* Begin Supplied material *
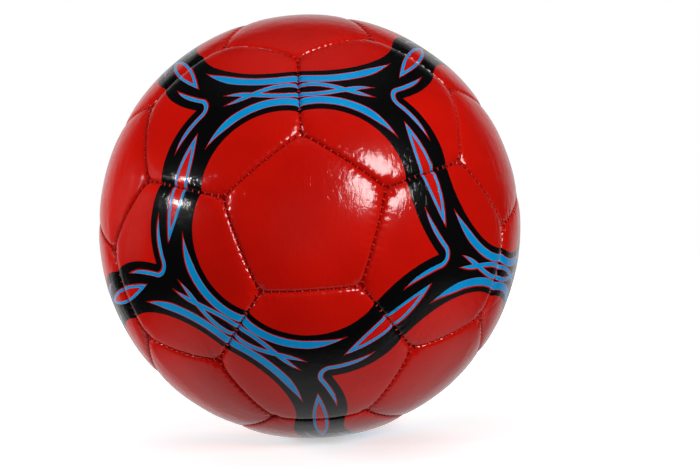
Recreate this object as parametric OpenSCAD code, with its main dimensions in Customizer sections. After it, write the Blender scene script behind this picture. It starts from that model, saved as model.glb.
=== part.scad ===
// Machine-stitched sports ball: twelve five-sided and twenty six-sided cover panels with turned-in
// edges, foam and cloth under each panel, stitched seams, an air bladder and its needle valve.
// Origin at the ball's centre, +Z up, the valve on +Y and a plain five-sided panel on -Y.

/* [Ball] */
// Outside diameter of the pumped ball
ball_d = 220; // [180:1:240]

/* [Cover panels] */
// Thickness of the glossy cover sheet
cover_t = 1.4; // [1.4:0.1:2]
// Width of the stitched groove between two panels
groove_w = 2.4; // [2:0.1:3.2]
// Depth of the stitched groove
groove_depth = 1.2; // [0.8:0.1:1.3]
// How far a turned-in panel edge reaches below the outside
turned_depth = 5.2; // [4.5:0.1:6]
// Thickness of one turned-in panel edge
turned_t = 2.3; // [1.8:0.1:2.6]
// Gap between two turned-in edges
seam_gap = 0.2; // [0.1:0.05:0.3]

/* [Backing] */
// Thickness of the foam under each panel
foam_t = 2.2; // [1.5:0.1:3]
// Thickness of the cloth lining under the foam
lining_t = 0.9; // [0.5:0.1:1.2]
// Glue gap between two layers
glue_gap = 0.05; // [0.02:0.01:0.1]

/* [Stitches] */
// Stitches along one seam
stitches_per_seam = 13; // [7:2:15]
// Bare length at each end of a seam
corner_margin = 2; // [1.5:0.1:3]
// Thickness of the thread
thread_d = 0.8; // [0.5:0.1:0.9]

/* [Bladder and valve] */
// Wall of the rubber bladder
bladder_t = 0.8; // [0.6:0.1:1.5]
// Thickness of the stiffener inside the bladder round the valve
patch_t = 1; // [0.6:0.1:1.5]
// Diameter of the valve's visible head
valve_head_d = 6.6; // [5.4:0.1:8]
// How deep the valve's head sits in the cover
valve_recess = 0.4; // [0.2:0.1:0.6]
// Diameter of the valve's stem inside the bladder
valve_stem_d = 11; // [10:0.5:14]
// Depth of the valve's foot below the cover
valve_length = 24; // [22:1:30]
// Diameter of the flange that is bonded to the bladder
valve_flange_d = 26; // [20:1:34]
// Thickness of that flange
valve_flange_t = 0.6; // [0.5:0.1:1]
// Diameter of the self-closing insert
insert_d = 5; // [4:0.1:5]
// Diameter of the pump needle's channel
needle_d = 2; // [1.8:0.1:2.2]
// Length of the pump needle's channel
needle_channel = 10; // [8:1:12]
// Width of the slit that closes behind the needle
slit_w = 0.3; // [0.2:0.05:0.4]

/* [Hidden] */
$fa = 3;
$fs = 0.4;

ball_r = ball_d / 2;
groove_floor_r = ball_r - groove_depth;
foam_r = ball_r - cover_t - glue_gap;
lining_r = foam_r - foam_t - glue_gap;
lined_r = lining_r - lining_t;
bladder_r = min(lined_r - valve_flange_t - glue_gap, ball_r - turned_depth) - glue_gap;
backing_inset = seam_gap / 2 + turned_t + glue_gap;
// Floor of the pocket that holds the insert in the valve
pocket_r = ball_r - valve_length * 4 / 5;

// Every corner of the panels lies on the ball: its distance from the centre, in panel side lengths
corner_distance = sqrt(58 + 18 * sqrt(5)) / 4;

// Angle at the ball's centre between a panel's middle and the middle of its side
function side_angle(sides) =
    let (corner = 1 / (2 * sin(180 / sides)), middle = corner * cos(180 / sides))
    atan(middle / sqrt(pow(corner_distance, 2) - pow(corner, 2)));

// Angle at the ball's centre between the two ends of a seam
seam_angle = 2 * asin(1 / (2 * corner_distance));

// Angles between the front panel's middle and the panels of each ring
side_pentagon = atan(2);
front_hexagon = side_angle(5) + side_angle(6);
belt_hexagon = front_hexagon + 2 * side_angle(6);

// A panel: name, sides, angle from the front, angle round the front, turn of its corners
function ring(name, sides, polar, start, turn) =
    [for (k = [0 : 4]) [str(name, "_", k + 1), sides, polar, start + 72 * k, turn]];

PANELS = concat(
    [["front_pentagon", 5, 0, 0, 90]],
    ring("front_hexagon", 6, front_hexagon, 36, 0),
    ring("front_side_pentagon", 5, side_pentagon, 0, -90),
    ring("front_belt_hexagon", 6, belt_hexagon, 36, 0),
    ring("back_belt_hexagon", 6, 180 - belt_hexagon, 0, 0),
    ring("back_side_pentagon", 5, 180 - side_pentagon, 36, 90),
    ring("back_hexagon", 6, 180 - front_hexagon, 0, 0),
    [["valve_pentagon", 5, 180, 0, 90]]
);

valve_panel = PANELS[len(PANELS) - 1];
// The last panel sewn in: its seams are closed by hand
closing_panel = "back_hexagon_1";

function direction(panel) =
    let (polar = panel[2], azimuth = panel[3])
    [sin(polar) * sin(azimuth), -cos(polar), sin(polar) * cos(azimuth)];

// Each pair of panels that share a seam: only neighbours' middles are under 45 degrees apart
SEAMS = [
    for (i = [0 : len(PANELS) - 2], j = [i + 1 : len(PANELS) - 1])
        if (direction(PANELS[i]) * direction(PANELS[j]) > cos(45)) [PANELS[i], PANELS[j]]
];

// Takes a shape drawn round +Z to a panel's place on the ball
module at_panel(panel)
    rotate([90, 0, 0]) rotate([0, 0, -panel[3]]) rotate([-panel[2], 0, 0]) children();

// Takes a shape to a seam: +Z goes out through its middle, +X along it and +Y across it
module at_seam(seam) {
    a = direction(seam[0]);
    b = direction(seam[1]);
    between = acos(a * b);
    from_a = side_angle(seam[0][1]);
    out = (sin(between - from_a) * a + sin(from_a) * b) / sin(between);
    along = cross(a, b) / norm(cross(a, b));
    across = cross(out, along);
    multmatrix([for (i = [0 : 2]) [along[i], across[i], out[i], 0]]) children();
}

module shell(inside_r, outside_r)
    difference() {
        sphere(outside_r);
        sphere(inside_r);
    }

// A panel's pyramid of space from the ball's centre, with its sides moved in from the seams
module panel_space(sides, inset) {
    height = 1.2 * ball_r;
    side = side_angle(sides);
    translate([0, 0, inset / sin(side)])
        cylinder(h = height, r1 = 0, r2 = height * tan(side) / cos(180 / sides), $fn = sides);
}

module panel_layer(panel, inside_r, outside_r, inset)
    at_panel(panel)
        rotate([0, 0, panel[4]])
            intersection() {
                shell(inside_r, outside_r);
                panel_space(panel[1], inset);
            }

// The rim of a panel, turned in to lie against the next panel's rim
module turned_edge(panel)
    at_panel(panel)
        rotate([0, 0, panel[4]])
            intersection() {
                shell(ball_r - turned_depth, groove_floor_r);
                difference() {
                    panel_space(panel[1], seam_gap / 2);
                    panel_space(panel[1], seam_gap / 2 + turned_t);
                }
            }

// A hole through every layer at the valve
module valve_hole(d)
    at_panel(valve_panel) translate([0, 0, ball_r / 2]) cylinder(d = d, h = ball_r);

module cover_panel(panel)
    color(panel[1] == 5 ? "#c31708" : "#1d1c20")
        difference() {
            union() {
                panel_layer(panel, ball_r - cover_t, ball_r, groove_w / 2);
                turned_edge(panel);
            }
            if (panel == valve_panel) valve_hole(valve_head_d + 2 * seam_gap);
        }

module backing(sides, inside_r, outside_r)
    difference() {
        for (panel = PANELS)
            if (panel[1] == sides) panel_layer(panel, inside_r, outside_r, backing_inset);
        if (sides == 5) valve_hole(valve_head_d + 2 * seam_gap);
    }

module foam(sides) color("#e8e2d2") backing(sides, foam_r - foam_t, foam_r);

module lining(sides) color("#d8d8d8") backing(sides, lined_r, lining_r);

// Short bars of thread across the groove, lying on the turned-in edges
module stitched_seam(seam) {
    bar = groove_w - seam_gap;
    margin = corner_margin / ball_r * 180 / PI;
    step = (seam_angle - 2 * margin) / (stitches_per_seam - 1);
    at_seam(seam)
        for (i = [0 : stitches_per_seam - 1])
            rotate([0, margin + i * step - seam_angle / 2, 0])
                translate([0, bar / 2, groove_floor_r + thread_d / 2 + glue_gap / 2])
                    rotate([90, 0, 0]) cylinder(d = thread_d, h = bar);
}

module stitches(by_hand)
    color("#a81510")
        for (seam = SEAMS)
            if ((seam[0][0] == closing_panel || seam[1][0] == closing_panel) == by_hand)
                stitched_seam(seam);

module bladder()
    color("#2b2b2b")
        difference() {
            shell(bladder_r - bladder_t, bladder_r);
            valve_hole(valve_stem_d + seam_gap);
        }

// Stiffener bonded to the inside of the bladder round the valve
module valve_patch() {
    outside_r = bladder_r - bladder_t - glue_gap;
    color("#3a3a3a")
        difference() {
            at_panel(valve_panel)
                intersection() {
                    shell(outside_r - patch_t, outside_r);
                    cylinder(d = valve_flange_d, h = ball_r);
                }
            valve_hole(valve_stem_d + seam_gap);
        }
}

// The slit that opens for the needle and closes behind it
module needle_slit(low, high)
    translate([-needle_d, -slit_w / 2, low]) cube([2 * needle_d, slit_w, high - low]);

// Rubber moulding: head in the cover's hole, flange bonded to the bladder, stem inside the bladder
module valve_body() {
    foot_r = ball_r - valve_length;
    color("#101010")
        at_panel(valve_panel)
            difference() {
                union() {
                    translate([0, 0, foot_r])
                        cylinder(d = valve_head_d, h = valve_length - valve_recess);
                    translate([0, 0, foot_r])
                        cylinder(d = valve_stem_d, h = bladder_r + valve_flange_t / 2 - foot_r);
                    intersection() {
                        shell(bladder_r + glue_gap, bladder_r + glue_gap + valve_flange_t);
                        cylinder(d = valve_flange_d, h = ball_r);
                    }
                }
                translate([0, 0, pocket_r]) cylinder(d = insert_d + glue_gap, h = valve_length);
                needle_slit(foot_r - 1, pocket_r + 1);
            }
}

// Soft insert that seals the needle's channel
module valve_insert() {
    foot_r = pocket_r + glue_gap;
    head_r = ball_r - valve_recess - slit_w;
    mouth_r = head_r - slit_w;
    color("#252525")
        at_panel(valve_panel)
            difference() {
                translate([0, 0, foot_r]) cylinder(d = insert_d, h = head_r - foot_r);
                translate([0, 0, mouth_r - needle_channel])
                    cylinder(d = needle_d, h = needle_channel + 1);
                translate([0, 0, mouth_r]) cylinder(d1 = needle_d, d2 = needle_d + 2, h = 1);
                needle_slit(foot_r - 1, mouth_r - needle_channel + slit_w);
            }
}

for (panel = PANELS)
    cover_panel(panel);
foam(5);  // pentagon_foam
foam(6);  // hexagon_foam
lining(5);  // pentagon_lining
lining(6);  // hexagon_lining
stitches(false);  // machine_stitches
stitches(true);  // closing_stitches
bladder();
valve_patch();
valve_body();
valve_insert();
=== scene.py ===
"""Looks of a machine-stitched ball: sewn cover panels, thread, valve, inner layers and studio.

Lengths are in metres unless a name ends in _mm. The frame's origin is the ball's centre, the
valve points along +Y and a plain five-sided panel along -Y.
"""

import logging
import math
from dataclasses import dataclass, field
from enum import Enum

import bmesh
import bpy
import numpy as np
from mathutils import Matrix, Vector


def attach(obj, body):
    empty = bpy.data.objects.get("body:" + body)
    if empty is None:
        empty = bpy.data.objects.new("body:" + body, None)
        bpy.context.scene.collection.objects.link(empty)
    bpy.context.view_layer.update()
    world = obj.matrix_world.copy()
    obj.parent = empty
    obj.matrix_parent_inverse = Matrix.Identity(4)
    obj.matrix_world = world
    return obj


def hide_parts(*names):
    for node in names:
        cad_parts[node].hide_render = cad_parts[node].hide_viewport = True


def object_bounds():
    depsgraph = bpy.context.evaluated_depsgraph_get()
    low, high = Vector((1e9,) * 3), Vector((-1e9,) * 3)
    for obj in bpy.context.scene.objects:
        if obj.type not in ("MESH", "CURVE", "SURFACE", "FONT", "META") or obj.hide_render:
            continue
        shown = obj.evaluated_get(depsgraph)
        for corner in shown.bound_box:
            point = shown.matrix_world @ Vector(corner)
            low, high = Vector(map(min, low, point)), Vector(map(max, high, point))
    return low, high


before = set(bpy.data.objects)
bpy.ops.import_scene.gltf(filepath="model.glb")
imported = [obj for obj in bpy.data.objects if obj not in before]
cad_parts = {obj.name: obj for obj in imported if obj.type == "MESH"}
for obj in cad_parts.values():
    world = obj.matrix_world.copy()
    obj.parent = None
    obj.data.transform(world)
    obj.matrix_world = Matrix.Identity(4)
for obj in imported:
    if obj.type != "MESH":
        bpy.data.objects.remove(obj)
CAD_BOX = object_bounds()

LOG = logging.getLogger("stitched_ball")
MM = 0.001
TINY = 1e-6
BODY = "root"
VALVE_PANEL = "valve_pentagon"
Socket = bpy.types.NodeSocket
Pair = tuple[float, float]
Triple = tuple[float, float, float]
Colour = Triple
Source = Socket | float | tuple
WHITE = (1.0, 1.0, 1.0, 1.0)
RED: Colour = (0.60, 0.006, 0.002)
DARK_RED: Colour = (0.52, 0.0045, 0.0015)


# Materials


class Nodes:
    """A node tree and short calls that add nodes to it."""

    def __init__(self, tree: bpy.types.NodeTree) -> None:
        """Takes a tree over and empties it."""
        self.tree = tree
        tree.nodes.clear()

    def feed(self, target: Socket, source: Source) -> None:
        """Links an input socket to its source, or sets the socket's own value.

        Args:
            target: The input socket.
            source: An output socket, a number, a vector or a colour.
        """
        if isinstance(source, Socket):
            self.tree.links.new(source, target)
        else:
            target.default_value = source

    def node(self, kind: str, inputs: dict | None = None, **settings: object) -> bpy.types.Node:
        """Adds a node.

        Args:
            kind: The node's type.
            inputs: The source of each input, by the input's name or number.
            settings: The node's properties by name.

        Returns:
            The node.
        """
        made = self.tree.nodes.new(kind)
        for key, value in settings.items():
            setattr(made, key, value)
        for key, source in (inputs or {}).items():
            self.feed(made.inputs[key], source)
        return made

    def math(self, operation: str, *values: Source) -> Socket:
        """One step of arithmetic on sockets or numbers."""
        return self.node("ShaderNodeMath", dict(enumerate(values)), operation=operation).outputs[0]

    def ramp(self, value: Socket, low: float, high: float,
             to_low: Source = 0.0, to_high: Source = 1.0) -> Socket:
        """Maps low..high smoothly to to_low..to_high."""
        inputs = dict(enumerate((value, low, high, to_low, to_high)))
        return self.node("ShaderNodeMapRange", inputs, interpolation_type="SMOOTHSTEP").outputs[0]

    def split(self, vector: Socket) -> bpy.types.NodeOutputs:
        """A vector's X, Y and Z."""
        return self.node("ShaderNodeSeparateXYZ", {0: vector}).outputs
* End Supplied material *
__What the exercise asks__.
Print exactly the run of lines that starts at the line with "translate([0, 0, foot_r]) cylinder(d" and ends at the line with "depsgraph = bpy.context.evaluated_depsgraph_get()". Leave out every other line.

__Task answer__.
                translate([0, 0, foot_r]) cylinder(d = insert_d, h = head_r - foot_r);
                translate([0, 0, mouth_r - needle_channel])
                    cylinder(d = needle_d, h = needle_channel + 1);
                translate([0, 0, mouth_r]) cylinder(d1 = needle_d, d2 = needle_d + 2, h = 1);
                needle_slit(foot_r - 1, mouth_r - needle_channel + slit_w);
            }
}

for (panel = PANELS)
    cover_panel(panel);
foam(5);  // pentagon_foam
foam(6);  // hexagon_foam
lining(5);  // pentagon_lining
lining(6);  // hexagon_lining
stitches(false);  // machine_stitches
stitches(true);  // closing_stitches
bladder();
valve_patch();
valve_body();
valve_insert();
=== scene.py ===
"""Looks of a machine-stitched ball: sewn cover panels, thread, valve, inner layers and studio.

Lengths are in metres unless a name ends in _mm. The frame's origin is the ball's centre, the
valve points along +Y and a plain five-sided panel along -Y.
"""

import logging
import math
from dataclasses import dataclass, field
from enum import Enum

import bmesh
import bpy
import numpy as np
from mathutils import Matrix, Vector


def attach(obj, body):
    empty = bpy.data.objects.get("body:" + body)
    if empty is None:
        empty = bpy.data.objects.new("body:" + body, None)
        bpy.context.scene.collection.objects.link(empty)
    bpy.context.view_layer.update()
    world = obj.matrix_world.copy()
    obj.parent = empty
    obj.matrix_parent_inverse = Matrix.Identity(4)
    obj.matrix_world = world
    return obj


def hide_parts(*names):
    for node in names:
        cad_parts[node].hide_render = cad_parts[node].hide_viewport = True


def object_bounds():
    depsgraph = bpy.context.evaluated_depsgraph_get()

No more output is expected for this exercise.